Depression among older adults is an often-overlooked health crisis. Studies show that more than half of all people older than 60 diagnosed with depression fail to respond to initial treatment programs. In general, a psychotropic medication such as Lexapro (escitalopram) is one option of many as a first treatment. A variety of factors, however, complicate the successful treatment of elderly depression. Comorbid conditions, such as anxiety or poor physical health, may exacerbate the symptoms of depression. For reasons not fully understood, elderly patients respond more slowly to psychotropic medications in general. The patient’s level of independence likewise contributes to the success or failure of standard treatments. Despite the well-documented difficulty of treating depression in the elderly, relatively little work has been done to find more age-appropriate solutions to the problem.
In the case of elderly adults with depression, behavioral therapy may be at least as important as medication. One form of therapy known as depression care management (DCM) focuses on educating the patient about depression, their treatment, and practical measures for improving mood and daily functioning. Another therapy, known as interpersonal psychotherapy (IPT), is more intense and individually targeted. IPT resembles traditional cognitive-behavioral therapy, whereas DCM is more akin to routine counseling.
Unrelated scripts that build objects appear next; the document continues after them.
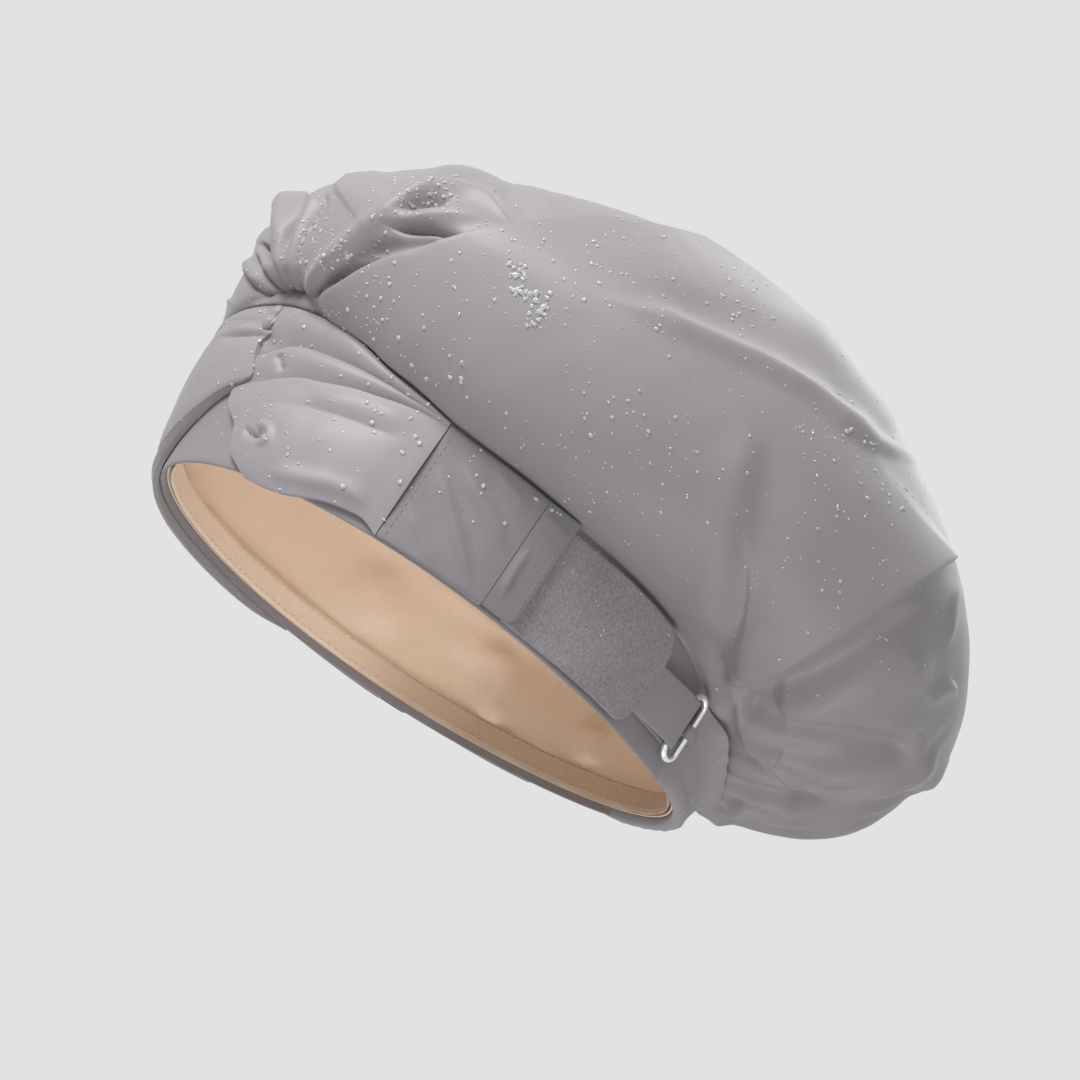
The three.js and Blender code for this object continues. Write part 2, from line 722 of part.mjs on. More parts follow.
// A wire ring with round ends, flat between its two bars
function addRings() {
  const front = barPlace(frontBarAngle);
  const back = barPlace(backBarAngle);
  const pitch = back.distanceTo(front);
  const x = back.clone().sub(front).normalize();
  const z = new THREE.Vector3(0, 0, 1);
  const y = z.clone().cross(x);
  const middle = front.clone().add(back).multiplyScalar(0.5);
  middle.z = ringFoot + ringLength / 2;
  const radius = wireDiameter / 2;
  const bar = ringLength / 2 - radius - pitch / 2;
  const bends = 8;
  const sides = 8;
  const rings = [];
  for (const end of [1, -1]) {
    for (let i = 0; i <= bends; i++) {
      const a = Math.PI * i / bends;
      const outX = end * Math.cos(a);
      const outZ = end * Math.sin(a);
      rings.push(Array.from({ length: sides }, (_, k) => {
        const wire = 2 * Math.PI * k / sides;
        const out = pitch / 2 + radius * Math.cos(wire);
        return middle.clone()
          .addScaledVector(x, out * outX)
          .addScaledVector(z, end * bar + out * outZ)
          .addScaledVector(y, radius * Math.sin(wire));
      }));
    }
  }
  addBothSides('wire_ring', loft(rings, true), 'wire');
}

// The casing is a flat tube of puckered cloth, open at both ends, with the elastic inside
function addCasing() {
  const start = stepRound(casingAngle, layerGap);
  const end = fullTurn - start;
  const steps = 40;
  const puckers = Math.round(Math.PI * opening(start).x / casingPuckerPitch);
  const rings = [];
  for (let i = 0; i <= steps; i++) {
    const angle = lerp(start, end, i / steps);
    const top = bandTop(angle > halfTurn ? angle - fullTurn : angle);
    const wave = (1 - Math.cos(2 * Math.PI * puckers * i / steps)) / 2;
    const deep = casingDepth + casingPucker * wave;
    const corners = (out0, out1, z0, z1) => [
      onBand(angle, out0, z0), onBand(angle, out1, z0), onBand(angle, out1, z1), onBand(angle, out0, z1),
    ];
    rings.push({
      outer: corners(0, deep, 0, top),
      inner: corners(casingWall, deep - casingWall, casingWall, top - casingWall),
    });
  }
  add('back_casing', openTube(rings), 'shell');
  const foot = casingWall + elasticSlack;
  const low = (casingDepth - elasticThickness) / 2;
  const first = stepRound(start, elasticInset);
  const elastic = (u, v, out) => {
    const angle = lerp(first, fullTurn - first, u);
    return onBand(angle, out, foot + elasticWidth * v);
  };
  add('back_elastic', solidPatch(
    (u, v) => elastic(u, v, low + elasticThickness),
    (u, v) => elastic(u, v, low),
    40, 1,
  ), 'elastic');
}

// A square tube with a bore, open at both ends
function openTube(rings) {
  const points = [];
  const faces = [];
  for (const { outer, inner } of rings) {
    for (const p of [...outer, ...inner]) points.push(p.x, p.y, p.z);
  }
  const quad = (a, b, c, d) => faces.push(a, b, c, a, c, d);
  const at = (i, k) => i * 8 + k;
  for (let i = 0; i + 1 < rings.length; i++) {
    for (let k = 0; k < 4; k++) {
      const l = (k + 1) % 4;
      quad(at(i, k), at(i, l), at(i + 1, l), at(i + 1, k));
      quad(at(i, 4 + k), at(i + 1, 4 + k), at(i + 1, 4 + l), at(i, 4 + l));
    }
  }
  const last = rings.length - 1;
  for (let k = 0; k < 4; k++) {
    const l = (k + 1) % 4;
    quad(at(0, k), at(0, 4 + k), at(0, 4 + l), at(0, l));
    quad(at(last, k), at(last, l), at(last, 4 + l), at(last, 4 + k));
  }
  return turnedOut(points, faces);
}

addCrown();
addLining();
addBaseBand();
addFrontPleats();
addKnot();
addSidePanels();
addFlaps();
addLoopPanels();
addStraps();
addRings();
addCasing();

export default cap;
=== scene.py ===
"""A draped shower cap on a plain studio floor, seen from the wearer's left and from below."""
import math

import bpy
import numpy as np
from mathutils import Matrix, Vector
from mathutils.bvhtree import BVHTree


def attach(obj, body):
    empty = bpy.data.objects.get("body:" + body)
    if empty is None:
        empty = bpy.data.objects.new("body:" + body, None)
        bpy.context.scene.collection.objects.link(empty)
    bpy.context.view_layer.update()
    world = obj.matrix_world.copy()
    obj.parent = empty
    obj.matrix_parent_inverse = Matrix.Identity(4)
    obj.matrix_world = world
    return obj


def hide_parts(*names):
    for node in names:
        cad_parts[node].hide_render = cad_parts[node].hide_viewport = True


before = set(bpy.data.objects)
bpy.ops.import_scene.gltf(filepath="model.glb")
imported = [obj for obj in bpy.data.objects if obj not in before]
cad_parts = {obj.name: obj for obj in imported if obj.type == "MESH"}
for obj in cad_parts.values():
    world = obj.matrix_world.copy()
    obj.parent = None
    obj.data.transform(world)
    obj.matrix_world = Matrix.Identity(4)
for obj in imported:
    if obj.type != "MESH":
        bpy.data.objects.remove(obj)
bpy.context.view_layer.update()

# Every size below is in millimetres, and a mesh is written in metres
MM = 0.001

# The cap's own sizes, as in the solids
OPENING_LENGTH = 185
OPENING_WIDTH = 151
BAND_HEIGHT = 42
BACK_PINCH_SHARE = 0.22
CLOTH = 1.2
LAYER_GAP = 0.4
CROWN_LENGTH = 264
CROWN_WIDTH = 210
CROWN_HEIGHT = 159
CROWN_SET_BACK = 22.5
WIDEST_HEIGHT = 86
WIDEST_HEIGHT_BACK = 61
PEAK_Y = 24

KNOT_ANGLE = 20
PANEL_FRONT_ANGLE = 70
FLAP_SEAM_ANGLE = 92
LOOP_PANEL_BACK_ANGLE = 125.4
FRONT_BAR_ANGLE = 141.3
CASING_ANGLE = 150
HALF_TURN = 180
FULL_TURN = 360

BAND_TOP_SHARES = [
    (-180, 0.27), (-165, 0.38), (-150, 0.6), (-141, 0.74), (-126, 0.84), (-99, 0.9), (-70, 0.985),
    (-40, 1.03), (-12, 1.12), (4, 1.22), (12, 1.29), (19, 1.32), (27, 1.31), (34, 1.28), (41, 1.25),
    (47, 1.2), (53, 1.12), (60, 1.07), (70, 0.985), (99, 0.9), (126, 0.84), (141, 0.74), (150, 0.6),
    (165, 0.38), (180, 0.27),
]
# The band leans out at the front: how much of the lean each angle has
FRONT_LEAN = 9
FRONT_LEAN_HEIGHT = 50
FRONT_LEAN_SHARES = [
    (-180, 0), (-69, 0), (-50, 0.45), (-28, 0.88), (-5, 1), (6, 0.9), (14, 0.58), (24, 0.3), (40, 0.12),
    (66, 0), (180, 0),
]

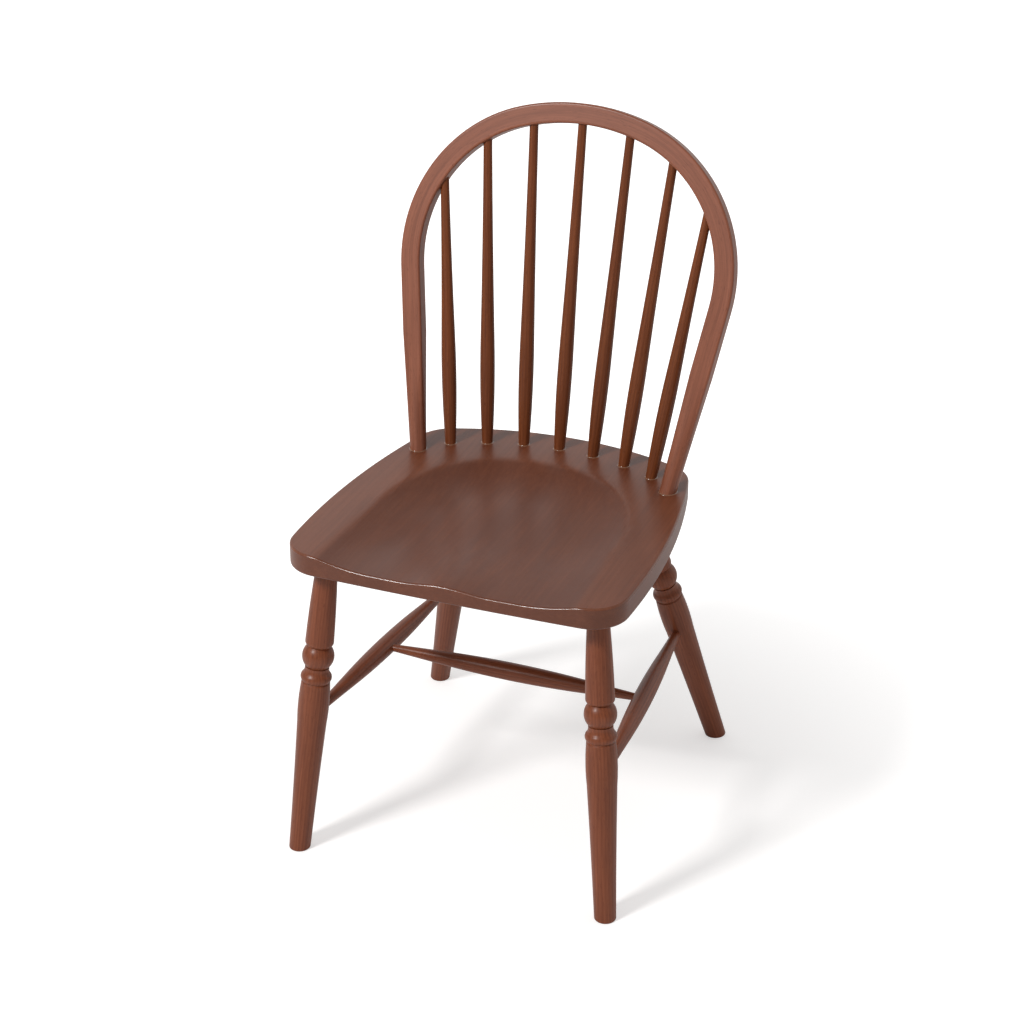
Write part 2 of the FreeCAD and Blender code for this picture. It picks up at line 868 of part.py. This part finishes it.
def make_seat(spindle_cutters):
    blank = seat_blank()
    saddled = cut("seat_saddle", blank, [saddle_cutter()])
    doc.recompute()
    softened = soften("seat", saddled, seat_arrises(saddled.Shape))
    sockets = [
        leg_socket("front_left_leg", True, LEFT),
        leg_socket("front_right_leg", True, RIGHT),
        leg_socket("rear_left_leg", False, LEFT),
        leg_socket("rear_right_leg", False, RIGHT),
        bow_socket("bow_left_socket", LEFT),
        bow_socket("bow_right_socket", RIGHT),
    ]
    seat = cut("seat", softened, sockets + spindle_cutters)
    doc.recompute()
    make_boards(seat)


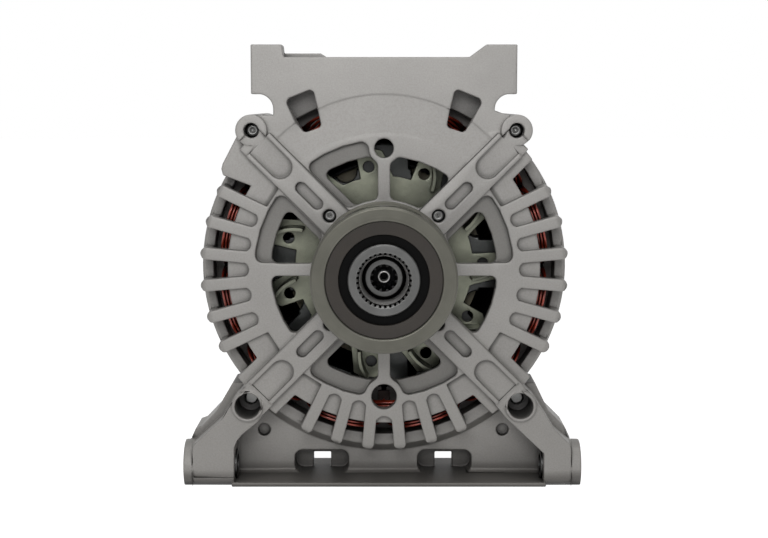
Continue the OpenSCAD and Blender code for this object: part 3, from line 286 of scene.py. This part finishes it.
def from_shaft(tree, place):
    """Distance from the shaft, place along it, and height above it"""
    split = node(tree, "SeparateXYZ")
    tree.links.new(place, split.inputs[0])
    flat = node(tree, "CombineXYZ")
    tree.links.new(split.outputs["X"], flat.inputs["X"])
    tree.links.new(split.outputs["Z"], flat.inputs["Z"])
    length = node(tree, "VectorMath", _operation="LENGTH")
    tree.links.new(flat.outputs[0], length.inputs[0])
    return length.outputs["Value"], split.outputs["Y"], split.outputs["Z"]


def between(tree, value, low, high):
    """0 up to the low value and 1 from the high one on; the low one may be the larger"""
    span = node(tree, "MapRange")
    span.inputs["From Min"].default_value = low
    span.inputs["From Max"].default_value = high
    tree.links.new(value, span.inputs["Value"])
    return span.outputs["Result"]


def both(tree, one, other, inside):
    """White outside, the given colour where both values are 1"""
    product = node(tree, "Math", _operation="MULTIPLY")
    tree.links.new(one, product.inputs[0])
    tree.links.new(other, product.inputs[1])
    return ramp(tree, product.outputs[0], [(0.0, (1, 1, 1)), (1.0, inside)])


def recess_shade(tree, place):
    """Painted shade: darker low down, on the foot's floor and on the sunk floors round the windows"""
    radius, along, height = from_shaft(tree, place)
    sunk = both(tree, between(tree, along, *SUNK_ALONG), between(tree, radius, *SUNK_RADIUS),
                (0.6, 0.6, 0.59))
    foot = both(tree, between(tree, height, *FOOT_HEIGHT), between(tree, along, *FOOT_ALONG),
                (0.6, 0.59, 0.58))
    # painted shade, darker towards the bottom, where less light falls
    low_shade = ramp(tree, between(tree, height, *LOW_SHADE_HEIGHT), [(0.0, (0.84, 0.835, 0.825)), (1.0, (1, 1, 1))])
    return times(tree, times(tree, sunk, low_shade), foot)


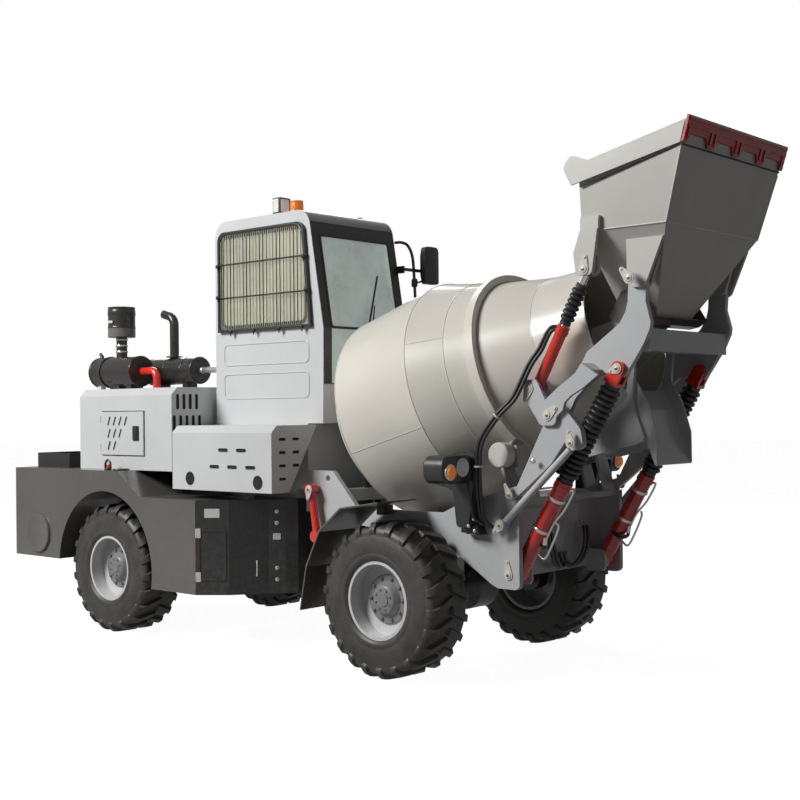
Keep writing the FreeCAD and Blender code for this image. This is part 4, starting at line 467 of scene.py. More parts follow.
hub_grey = enamel("hub_grey_enamel", (0.2, 0.2, 0.2), rough=0.42, dust=0.2, edge=0.002)
nut_steel = enamel("nut_steel", (0.1, 0.1, 0.1), rough=0.4, dust=0.2, edge=0.001)
dish_depth = 0.118
stud_circle, screw_circle = 0.145, 0.069
plate_face, nose_face = 0.014, 0.056           # how far the hub's two bolted faces stand out from the dish
hub_profile = [(0, 0.0), (0.0, 0.172), (0.008, 0.172), (plate_face, 0.166), (plate_face, 0.125),
               (0.03, 0.113), (0.046, 0.1), (0.052, 0.095), (nose_face, 0.088), (nose_face, 0.048),
               (0.062, 0.045), (0.062, 0.0)]
for end, hand in corners:
    label, wheel = f"rim_{end}_{hand}", f"wheel_{end}_{hand}"
    finish(wheel_silver, label)
    outward = 1 if hand == "left" else -1
    axis = np.array([0, outward, 0])
    tyre_low, tyre_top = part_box(f"tyre_{end}_{hand}")
    rim_low, rim_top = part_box(label)
    dish = np.array((tyre_low + tyre_top) / 2)
    dish[1] = rim_top.y - dish_depth if hand == "left" else rim_low.y + dish_depth
    piece(f"hub_plate_{end}_{hand}", [turned(hub_profile, dish, axis, 56)], hub_grey, wheel)
    studs = bolt_ring(dish + axis * (plate_face - 0.0002), axis, stud_circle, 10, 0.0125)
    cap_screws = bolt_ring(dish + axis * (nose_face - 0.0005), axis, screw_circle, 8, 0.007, 0.3)
    piece(f"wheel_nuts_{end}_{hand}", studs + cap_screws, nut_steel, wheel)
    valve_foot = dish + (0.205, outward * 0.001, 0.09)
    valve = [dome(0.011, 0.01, valve_foot, axis), dome(0.005, 0.045, valve_foot, axis)]
    piece(f"tyre_valve_{end}_{hand}", valve, tyre_rubber, wheel)

# ------------------------------------------------------------------ loader cylinders
# Red welded barrels with a bolted gland, ported by bent steel pipes, chromed rods, and
# pleated rubber boots over the rods.

boot_rubber = rubbery("boot_rubber", (0.02, 0.02, 0.021), 0.18, 0.42)


def bare_metal(name, colour, rough, metal, dust=0.1):
    """Plated or polished metal: the skin of painted steel without rub or clear coat, made metallic."""
    return surfaced(name, enamel_skin, {"Paint": (*colour, 1), "Rub": 0.0, "Dust": dust, "Roughness": rough,
                                        "Edge": 0.001}, metal=metal)


rod_chrome = bare_metal("rod_chrome", (0.75, 0.75, 0.76), 0.08, 1.0, dust=0.03)
zinc = bare_metal("zinc_plate", (0.62, 0.61, 0.58), 0.3, 0.85)
finish(rod_chrome, "tilt_rods")


def pleats(start, end, valley, crest, folds, collar):
    """A boot about its rod: radius = valley + (crest - valley) * |sin| ** 0.75, with a collar at each end."""
    start, end = np.asarray(start, float), np.asarray(end, float)
    length = np.linalg.norm(end - start)
    along = np.linspace(0, 1, folds * 8 + 1)
    swell = np.abs(np.sin(along * folds * math.pi)) ** 0.75
    body = np.stack([0.03 + along * (length - 0.06), valley + (crest - valley) * swell], -1)
    bore = valley * 0.8
    near_cuff = [(0, bore), (0, collar), (0.024, collar), (0.026, valley)]
    far_cuff = [(length - 0.026, valley), (length - 0.024, collar), (length, collar), (length, bore),
                (0, bore)]
    return turned(np.vstack([near_cuff, body, far_cuff]), start, end - start, 32)


def tube(path, radius, aside=(0, 1, 0), sides=12):
    """A round bar carried along path: rings square to its tangent, with capped ends."""
    path = np.asarray(path, float)
    ahead = np.gradient(path, axis=0)
    ahead /= np.linalg.norm(ahead, axis=1)[:, None]
    first = np.cross(ahead, np.asarray(aside, float))
    first /= np.linalg.norm(first, axis=1)[:, None]
    second = np.cross(ahead, first)
    angle = np.arange(sides) / sides * 2 * math.pi
    ring = np.cos(angle)[None, :, None] * first[:, None] + np.sin(angle)[None, :, None] * second[:, None]
    wide = np.broadcast_to(np.asarray(radius, float), (len(path),))
    points = path[:, None] + wide[:, None, None] * ring
    foot, head = (np.repeat(end[:, None], sides, 1) for end in (path[:1], path[-1:]))
    return woven(np.concatenate([foot, points, head]), around=True)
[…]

In a study of elderly adults, researchers tested whether DCM alone or coupled with IPT is more beneficial for those with a history of poor response to antidepressant medication. Study participants were administered standard prescriptions for Lexapro, which was increased as needed after an initial 6 weeks. People who experienced remission with medication alone were dropped from the study. Poor responders were divided into a DCM group and a DCM plus IPT group. Eighty percent of these individuals saw some improvement, while half experienced full remission of symptoms. Interestingly, there were no significant differences between the groups. Researchers theorized that “quantity” of therapeutic attention was less important than the existence of the attention at all. Therefore, the addition of DCM alone produced benefits; adding IPT did not produce more benefits.
The study was somewhat limited because researchers did not control for external variables, other than medical conditions that might argue against the use of Lexapro. In addition, some patients might have improved simply because of increased dosages and not behavioral interventions. More investigation is necessary to answer such questions.
Reynolds III, C. F., Dew, M. A., Martire, L. M., Miller, M. D., Cyranowski, J. M., Lenze, E., et al. (2010). Treating depression to remission in older adults: a controlled evaluation of combined escitalopram with interpersonal psychotherapy versus escitalopram with depression care management. International Journal of Geriatric Psychiatry, 25(11), 1134-1141.